BEGIN

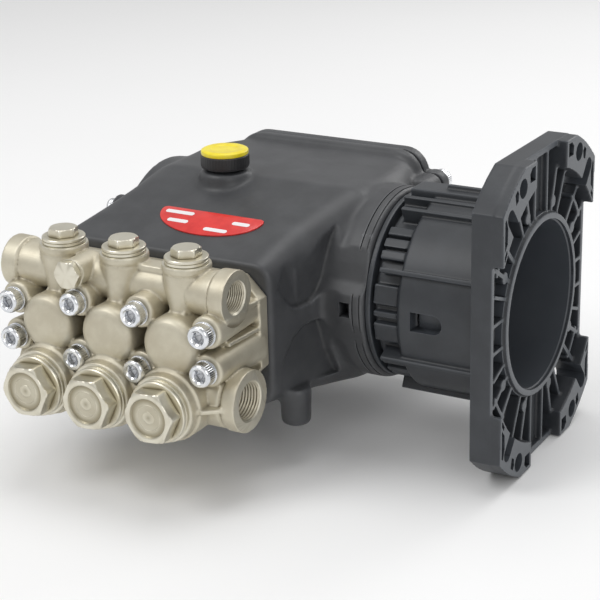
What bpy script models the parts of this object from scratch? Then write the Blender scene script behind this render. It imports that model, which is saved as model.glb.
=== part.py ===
"""Pressure washer plunger pump with a ribbed engine bell.

Metres, +Z up. The origin is where the crankshaft axis crosses the engine mating face: +X runs along
the shaft towards the engine, -Y points at the manifold head, and the plungers lie along Y.
"""
import math

import bmesh
import bpy
from mathutils import Matrix, Vector

# ---------------------------------------------------------------- driving dimensions
PITCH = 0.040                # between plunger axes
THROW = 0.0045               # crank eccentricity, half the stroke
PUMP_X = -0.1956             # middle plunger
HEAD_JOINT_Y = -0.095        # crankcase face that carries the manifold head
COVER_JOINT_Y = 0.062        # crankcase face that carries the rear cover
GAP = 0.0003                 # between pieces that touch
FIT = 0.0003                 # radial clearance of shafts, screws and plungers

# engine bell and flange
FLANGE_HALF_W = 0.0672
FLANGE_HALF_H = 0.0893
CORNER_CUT = 0.01476         # how much a round cut about the shaft takes off each flange corner
FLANGE_CORNER_R = math.hypot(FLANGE_HALF_W, FLANGE_HALF_H) - CORNER_CUT
FLANGE_BACK = 0.018          # back of the plate behind the mating face
RIB_DROP = 0.006             # ribs and walls lie this far behind the mating face
FLOOR_DROP = 0.0135
PLATE_WALL = 0.0035
BORE_R = 0.0478
BORE_RING = 0.0046
BOLT_CIRCLE_R = 0.0885
BOLT_ANGLE = math.radians(27.5)
SLOT_ANGLE = math.radians(40.5)
BOLT_HOLE_R = 0.0053
LUG_INNER_R = 0.077
LUG_SIDE_Y = 0.022
LUG_END_Z = 0.042
BARREL_R = 0.057
BARREL_START = -0.066
BARREL_WALL = 0.0065
NECK_R = 0.050
BELL_FLOOR = 0.008
BELL_SEAT_X = -0.088         # bell seats on the crankcase boss here
SHAFT_HOLE_R = 0.020
RIB_T = 0.0028

# crankcase
BOSS_R = 0.0552
CASE_X = -0.171              # middle of the crank chamber
REAR_HALF_W = 0.061
NECK_HALF_W = 0.0715
CASE_TOP = 0.058
CASE_BOTTOM = -0.058
NECK_TOP = 0.033
NECK_BOTTOM = -0.046
SHOULDER_Y = -0.018          # the sloping top meets the level top here
CASE_WALL = 0.0075
LEFT_BOSS_X = -0.254
RIM_H = 0.003
RIM_T = 0.008
FOOT_R = 0.0085
FOOT_Z = -0.066
FOOT_HALF_X = 0.0485
FOOT_FRONT_Y = -0.072
FOOT_REAR_Y = 0.046
LUG_R = 0.0085
LUG_HALF_X = 0.0685
LUG_Z = 0.040
LUG_DEPTH = 0.018

# crank mechanism
ROD_L = 0.055
ROD_W = 0.016
ECC_R = 0.020
ROD_RING = 0.0058
SMALL_END_R = 0.0062
SMALL_END_W = 0.010
PIN_R = 0.0034
PIN_L = 0.014
GUIDE_R = 0.0150
GUIDE_WALL = 0.0018
GUIDE_BACK = 0.008           # skirt behind the pin
GUIDE_FRONT = 0.022          # crown ahead of the pin
STEM_R = 0.0070
STEM_L = 0.014
STUD_R = 0.0035              # holds the ceramic plunger on its stem
PLUNGER_R = 0.009
PLUNGER_L = 0.038
BEAR_L_R = 0.026
BEAR_L_W = 0.015
BEAR_L_X = -0.261
JOURNAL_L_R = 0.0125
BEAR_R_R = 0.031
BEAR_R_W = 0.016
BEAR_R_X = -0.119
JOURNAL_R_R = 0.015
SEAL_W = 0.008
SHAFT_R = 0.012
SHAFT_END_X = -0.046
HUB_R = 0.022
HUB_L = 0.026

# manifold head
HEAD_FRONT_Y = -0.1435       # faces the head screws seat on
DOME_Y = -0.1490
DOME_R = 0.0163
BORE_PLUNGER_R = 0.011
SEAL_PACK_R = 0.018
SEAL_PACK_L = 0.0145
GALLERY_Y = -0.1256
DELIVERY_Z = 0.0259
SUCTION_Z = -0.0317
PLUG_TOP_Z = 0.0497
PLUG_SEAT_Z = 0.0410
PLUG_COLLAR_R = 0.012
PLUG_COLLAR_T = 0.0038
PLUG_AF = 0.0145
PLUG_THREAD_R = 0.0088
CAP_SEAT_Y = -0.1555
CAP_THREAD_END_Y = -0.1428
CAP_FRONT_Y = -0.1688
CAP_AF = 0.0268
CAP_COLLAR_R = 0.0172
CAP_COLLAR_T = 0.0045
CAP_THREAD_R = 0.0120
SPRING_POCKET_R = 0.0085
SUCTION_BOSS_R = 0.0192
OUT_PORT_X = (-0.0735, 0.0704)    # outlet port faces, left and right of the middle plunger
OUT_PORT_R = 0.0142
OUT_BORE_R = 0.0087
IN_PORT_X = (-0.0645, 0.0767)     # inlet port faces, left and right of the middle plunger
IN_PORT_R = 0.0168
IN_BORE_R = 0.0104
SCREW_OUT_X = 0.0617
SCREW_OUT_Z = 0.0107
SCREW_IN_X = 0.0198
SCREW_IN_Z = 0.0157
HEAD_FLANGE_T = 0.008
SCREW_BOSS_R = 0.0088
SCREW_BOSS_SIDES = 10
M8_HEAD_R = 0.0065
M8_HEAD_L = 0.008
M8_R = 0.004
M6_HEAD_R = 0.005
M6_HEAD_L = 0.006
M6_R = 0.003
M6_SOCKET_AF = 0.005
SOCKET_AF = 0.006

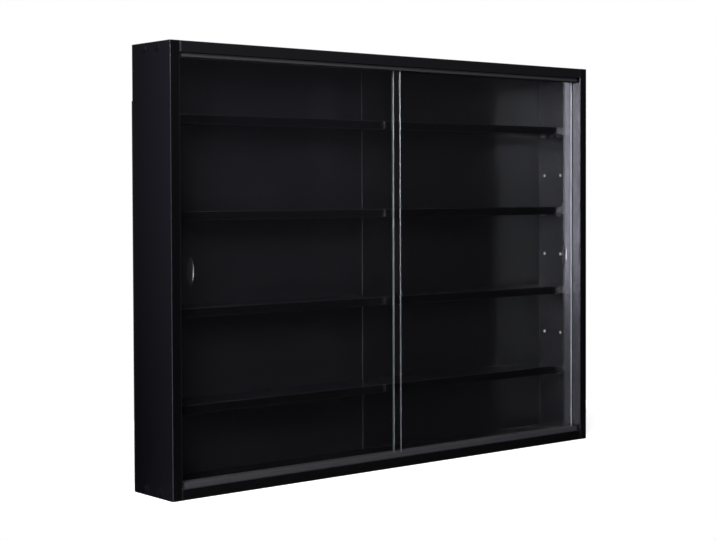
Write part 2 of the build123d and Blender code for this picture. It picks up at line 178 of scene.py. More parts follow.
class CabinetFinishSettings(PropertyGroup):
    """Colours of the cabinet's own finishes."""

    laminate: FloatVectorProperty(
        name="Laminate",
        description="Colour of the boards' faces",
        subtype="COLOR",
        size=3,
        min=0,
        max=1,
        default=(0.0032, 0.0030, 0.0042),
    )
    # Its palest is the top board's band; the other bands are painted darker from it as painted
    # shade.
    edge_band: FloatVectorProperty(
        name="Edge band",
        description="Colour of the band along the boards' front edges, at its palest",
        subtype="COLOR",
        size=3,
        min=0,
        max=1,
        default=(0.0095, 0.0092, 0.0105),
    )
    # Its palest is the left sheet's; the right sheet's is painted darker as painted shade.
    back_lacquer: FloatVectorProperty(
        name="Back lacquer",
        description="Colour of the back sheets' lacquered side, at its palest",
        subtype="COLOR",
        size=3,
        min=0,
        max=1,
        default=(0.0053, 0.0050, 0.0066),
    )
    core: FloatVectorProperty(
        name="Board core",
        description="Colour of the chips where a board is cut or drilled",
        subtype="COLOR",
        size=3,
        min=0,
        max=1,
        default=(0.80, 0.76, 0.70),
    )
    hardboard: FloatVectorProperty(
        name="Hardboard",
        description="Colour of the raw side of the back sheets",
        subtype="COLOR",
        size=3,
        min=0,
        max=1,
        default=(0.20, 0.105, 0.05),
    )
    track: FloatVectorProperty(
        name="Track plastic",
        description="Colour of the door tracks",
        subtype="COLOR",
        size=3,
        min=0,
        max=1,
        default=(0.040, 0.038, 0.043),
    )
    # The top track is painted darker above this height: painted shade.
    track_bead: FloatProperty(
        name="Track bead",
        description="Height of the bead along the top track's lip",
        unit="LENGTH",
        min=0,
        default=3.2 * MM,
    )
    laminate_roughness: FloatProperty(
        name="Laminate roughness",
        description="Roughness of the boards' faces",
        subtype="FACTOR",
        min=0,
        max=1,
        default=0.2,
    )
    sheet_roughness: FloatProperty(
        name="Sheet roughness",
        description="Roughness of the back sheets' lacquer",
        subtype="FACTOR",
        min=0,
        max=1,
        default=0.32,
    )


class CabinetGlassSettings(PropertyGroup):
    """Sizes and tint of the glass doors."""

    tint: FloatVectorProperty(
        name="Glass tint",
        description="Colour of light that has passed through a sheet",
        subtype="COLOR",
        size=3,
        min=0,
        max=1,
        default=(0.96, 0.964, 0.964),
    )
    ground_tint: FloatVectorProperty(
        name="Ground edge tint",
        description="Colour of the ground edges",
        subtype="COLOR",
        size=3,
        min=0,
        max=1,
        default=(0.20, 0.252, 0.245),
    )
    arris: FloatProperty(
        name="Arris",
        description="Width of the bevel ground along the edges",
        unit="LENGTH",
        min=0,
        default=0.4 * MM,
    )
    pull_width: FloatProperty(
        name="Pull width",
        description="Width of the finger pull ground into the glass",
        unit="LENGTH",
        min=0,
        default=10 * MM,
    )
    pull_length: FloatProperty(
        name="Pull length",
        description="Upright length of the finger pull",
        unit="LENGTH",
        min=0,
        default=36 * MM,
    )
    pull_depth: FloatProperty(
        name="Pull depth",
        description="Depth of the finger pull at its middle",
        unit="LENGTH",
        min=0,
        default=1.2 * MM,
    )
    pull_roughness: FloatProperty(
        name="Pull roughness",
        description="Roughness of the satin glass inside the finger pull",
        subtype="FACTOR",
        min=0,
        max=1,
        default=0.25,
    )
    pull_inset: FloatProperty(
        name="Pull inset",
        description="From the door's outer edge to the middle of the pull",
        unit="LENGTH",
        min=0,
        default=18 * MM,
    )


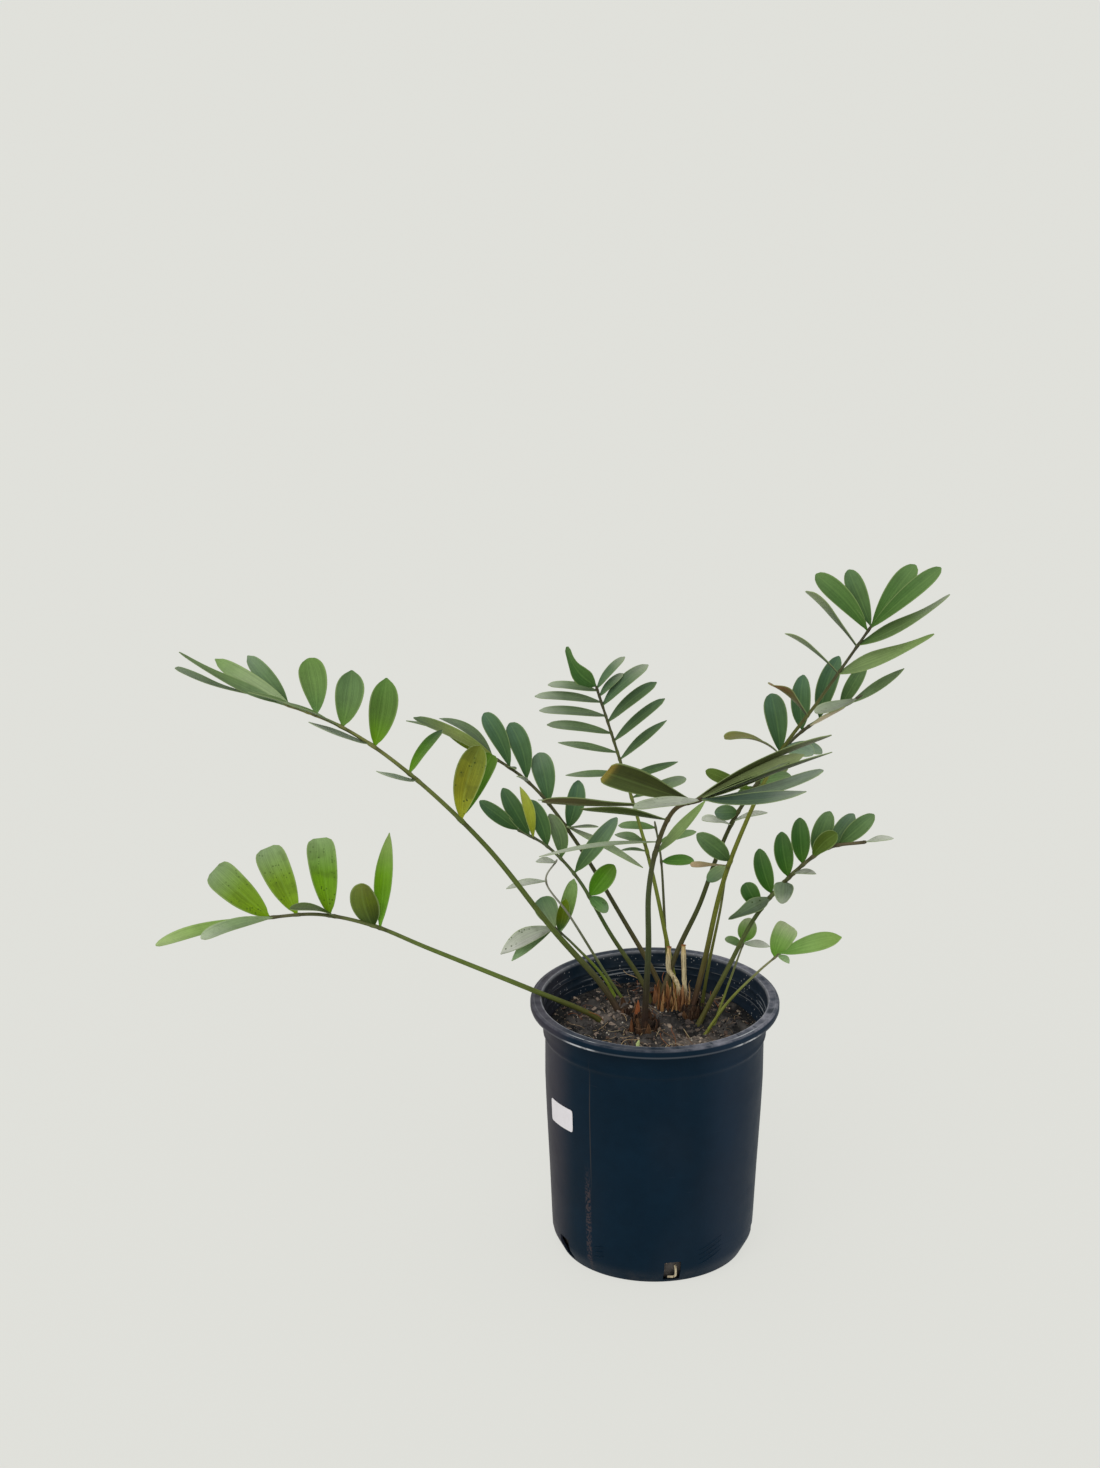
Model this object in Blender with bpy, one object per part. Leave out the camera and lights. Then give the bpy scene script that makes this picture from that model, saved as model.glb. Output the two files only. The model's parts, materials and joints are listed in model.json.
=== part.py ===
"""A cardboard palm in a black nursery pot, modelled at real size in metres with +Z up.

The origin is the middle of the pot's flat underside.  +X runs to the right of the front, -Y faces the front.
The pot is a turned shell, the potting mix fills it, four short crowns sit in the mix, and every frond is one
solid: a tapered stalk with its leaflets joined to it.
"""
import math

import bmesh
import bpy
from mathutils import Matrix, Vector

# The pot: a 10 inch nursery can.
POT_HEIGHT = 0.272
RIM_RADIUS = 0.125
RIM_WIDTH = 0.0115
LIP_DEPTH = 0.010
NECK_RADIUS = 0.110
COLLAR_HEIGHT = 0.236
HEEL_RADIUS = 0.1025
HEEL_HEIGHT = 0.020
FOOT_RADIUS = 0.094
WALL = 0.002
FLOOR = 0.0025
FOOT_EDGE = 0.002
WAIST = ((0.1055, 0.090), (0.1085, 0.150), (NECK_RADIUS, 0.190))
COLLAR_STEP = 0.0018
COLLAR_FLARE = 0.003
LIP_EDGE = 0.0025
LIP_THICKNESS = 0.007
POT_SEGMENTS = 40

DRAIN_COUNT = 5
DRAIN_FIRST = 10.0
DRAIN_WIDTH = 0.017
DRAIN_BOTTOM = 0.0035
DRAIN_TOP = 0.027
DRAIN_REACH = 0.040

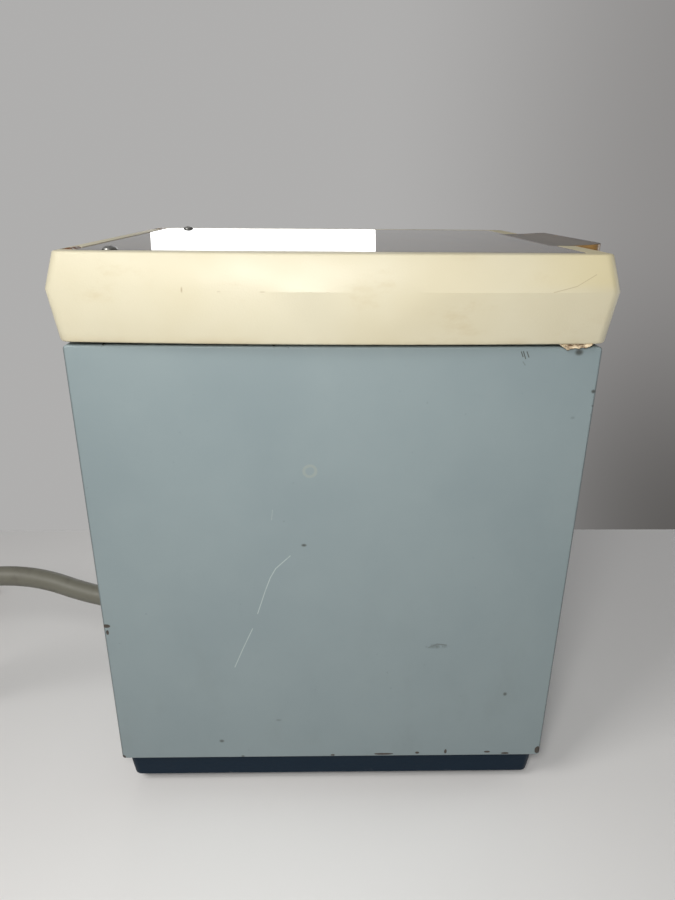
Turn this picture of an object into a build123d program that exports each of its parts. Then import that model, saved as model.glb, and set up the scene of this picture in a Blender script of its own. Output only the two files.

END

Look at the material above and copy, word for word, its lines from the first through the one containing "ribbed engine bell.".

Exercise solution –
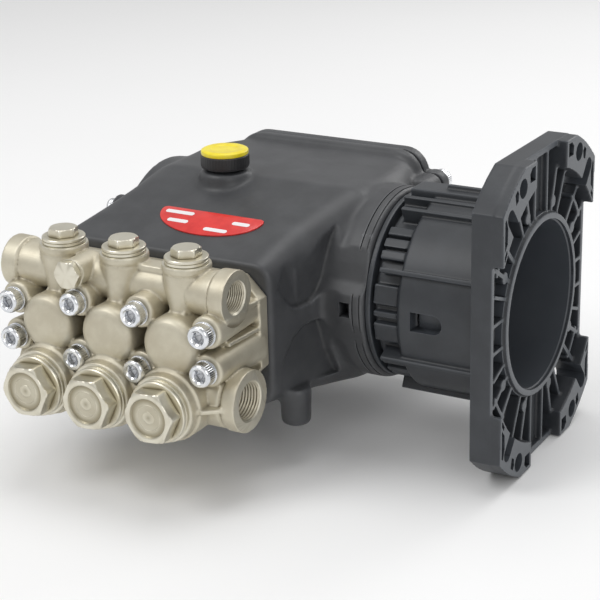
What bpy script models the parts of this object from scratch? Then write the Blender scene script behind this render. It imports that model, which is saved as model.glb.
=== part.py ===
"""Pressure washer plunger pump with a ribbed engine bell.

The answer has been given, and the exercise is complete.